Los trabajadores de la salud —médicos, enfermeras, voluntarios— se hallan en primera línea, y por eso están de una manera particular en nuestras oraciones y merecen nuestra gratitud; así como también tantos sacerdotes, religiosas y religiosos, que han trabajado con generosidad y dedicación. Pero esta noche nuestro agradecimiento se extiende a todos aquellos que se esfuerzan cada día por sacar adelante lo mejor posible a sus familias y a aquellos que se comprometen en servir al bien común. Pensamos en los directores y profesores de las escuelas, que desempeñan un papel esencial en la vida de la sociedad y que se enfrentan a una situación muy compleja. Pensamos también con gratitud en los administradores públicos que saben cómo valorizar todos los buenos recursos presentes en la ciudad y en el territorio, que se desvinculan de los intereses privados y también de los de su partido. ¿Por qué? Porque buscan verdaderamente el bien de todos, el bien común, el bien, empezando por los más desfavorecidos.
Todo esto no puede suceder sin la gracia, sin la misericordia de Dios.
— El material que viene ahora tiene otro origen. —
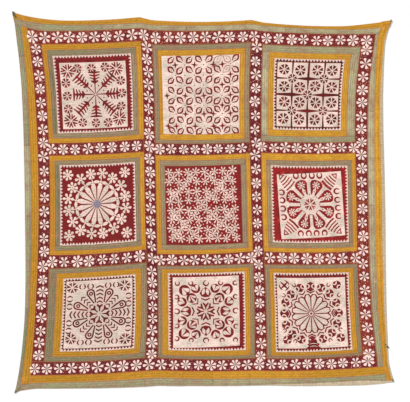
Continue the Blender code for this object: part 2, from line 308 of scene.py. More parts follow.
def cotton(name, dyes, rim, rim_share=0.5, wander=None, dots=None, pucker=0.8, sheen=0.08):
    """Plain-woven cotton. `dyes` are its colours from 0 to 1 of `dye`, `rim` is the colour at
    turned edges, partly painted seam shade where it is darker, `wander` a second colour that the cloth drifts
    to, and `dots` the size, pitch and colours of printed dots."""
    material = bpy.data.materials.new(name)
    material.use_nodes = True
    tree = material.node_tree
    node = partial(add, tree)
    cloth = node("ShaderNodeUVMap", uv_map="cloth")
    dye, edge = (node("ShaderNodeAttribute", attribute_name=part).outputs["Fac"] for part in ("dye", "edge"))

    colour = node("ShaderNodeValToRGB", [dye])
    stops = colour.color_ramp.elements
    for number, hex_colour in enumerate(dyes):
        stop = stops[number] if number < 2 else stops.new(1.0)
        stop.position = number / (len(dyes) - 1)
        stop.color = linear(hex_colour)

    # The dye drifts to a second colour in patches a hand wide.
    if wander:
        patches = node("ShaderNodeTexNoise", {"Vector": cloth, "Scale": 16.0, "Detail": 3.0})
        drift = node("ShaderNodeMapRange", (patches, 0.42, 0.66, 0.0, 0.85))
        mixed = {"Factor": drift, 6: colour, 7: linear(wander)}
        colour = node("ShaderNodeMix", mixed, data_type="RGBA").outputs[2]

    # Thick and thin yarns run along the cloth, and the dye takes unevenly: both move the colour up and down.
    stretched = node("ShaderNodeMapping", {"Vector": cloth, "Scale": (28.0, 420.0, 1.0)})
    yarns = node("ShaderNodeTexNoise", {"Vector": stretched, "Scale": 1.0, "Detail": 2.0})
    takes = node("ShaderNodeTexNoise", {"Vector": cloth, "Scale": 95.0, "Detail": 4.0})
    both = node("ShaderNodeMath", (yarns, takes), operation="ADD")
    tone = node("ShaderNodeMapRange", (both, 0.7, 1.3, 0.74, 1.26))
    colour = node("ShaderNodeVectorMath", {0: colour, "Scale": tone}, operation="SCALE")

    # Dots print one in each cell of a scatter, in a colour between the two given.
    if dots:
        size, pitch, dot_colours = dots
        cells = node("ShaderNodeTexVoronoi", {"Vector": cloth, "Scale": 1 / (pitch * MM)})
        inside = node("ShaderNodeMapRange", (cells, 0.6 * size / pitch, 0.4 * size / pitch, 0.0, 0.85))
        which = node("ShaderNodeValToRGB", [cells.outputs["Color"]])
        for stop, hex_colour in zip(which.color_ramp.elements, dot_colours):
            stop.color = linear(hex_colour)
        mixed = {"Factor": inside, 6: colour, 7: which}
        colour = node("ShaderNodeMix", mixed, data_type="RGBA").outputs[2]

    # Towards a turned edge the colour goes to `rim`. Where that is darker than the cloth, as on the sages and
    # the red, it is partly painted shade of the seam.
    near = node("ShaderNodeMath", (edge, rim_share), operation="MULTIPLY")
    mixed = {"Factor": near, 6: colour, 7: linear(rim)}
    colour = node("ShaderNodeMix", mixed, data_type="RGBA").outputs[2]

    # Relief: the two sets of threads, then the valleys that rows of running stitch pull into the cloth.
    bands = {"Vector": cloth, "Scale": BAND_PITCH / (THREAD_PITCH * MM)}
    both_ways = [node("ShaderNodeTexWave", bands, bands_direction=way).outputs["Fac"] for way in "XY"]
    threads = node("ShaderNodeMath", both_ways, operation="MULTIPLY")
    woven = node("ShaderNodeBump", {"Height": threads, "Strength": 0.5, "Distance": THREAD_DEPTH})
    across = node("ShaderNodeSeparateXYZ", [cloth]).outputs["Y"]
    turns = node("ShaderNodeMath", (across, pi / (ROW_PITCH * MM)), operation="MULTIPLY")
    row = node("ShaderNodeMath", [turns], operation="COSINE")
    valley = node("ShaderNodeMath", [row], operation="ABSOLUTE")
    puckers = node("ShaderNodeTexNoise", {"Vector": cloth, "Scale": 130.0, "Detail": 2.0})
    quilted = node("ShaderNodeMath", (valley, puckers), operation="ADD")
    stitched = {"Height": quilted, "Strength": pucker, "Distance": VALLEY_DEPTH, "Normal": woven}
    relief = node("ShaderNodeBump", stitched)

    dull = {"Roughness": 0.88, "Metallic": 0.0, "IOR": 1.5, "Specular IOR Level": 0.25}
    fuzz = {"Sheen Weight": sheen, "Sheen Roughness": 0.5}
    fill(tree, tree.nodes["Principled BSDF"], {"Base Color": colour, "Normal": relief, **dull, **fuzz})
    print("material:", name)
    return material


# %% The quilt's cottons
# Ochre is a thin hand-dyed cotton. Its edges are redder, where the red beside it has bled in the wash.
OCHRE = cotton("ochre hand-dyed cotton", ("#B4801C", "#CB9226", "#E0A632"), "#DA8A3A", 0.6, "#C48A2E")
# Sage began as one green. Sun and washing took it towards olive and tan, and its edges are browner: partly
# a brown tint, partly painted shade of the seams.
SAGES = ("#6F7054", "#858A66", "#969670", "#A8A077", "#C0B38C")
SAGE = cotton("sage hand-dyed cotton", SAGES, "#8E6A56", 0.6, "#A2846A")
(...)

Nosotros —lo sabemos bien por experiencia— en los momentos difíciles tendemos a defendernos —es natural—, a protegernos a nosotros mismos y a nuestros seres queridos, a salvaguardar nuestros intereses... ¿Cómo es posible entonces que tanta gente, sin otra recompensa que la de hacer el bien, encuentre la fuerza para preocuparse por los demás? ¿Qué los impulsa a renunciar a algo de sí mismos, de su comodidad, de su tiempo, de lo que tienen para dárselo a otros? En el fondo, aunque no lo piensen, están impulsados por la fuerza de Dios, que es más poderosa que nuestro egoísmo. Por eso, esta tarde le alabamos, porque creemos y sabemos que todo el bien que día a día se cumple en la tierra viene, al final, de Él, viene de Dios. Y mirando al futuro que nos espera, imploramos de nuevo: «Que tu misericordia esté siempre con nosotros, en ti hemos esperado». En ti está nuestra confianza y nuestra esperanza.
Boletín de la Oficina de Prensa de la Santa Sede, 31 de diciembre de 2020.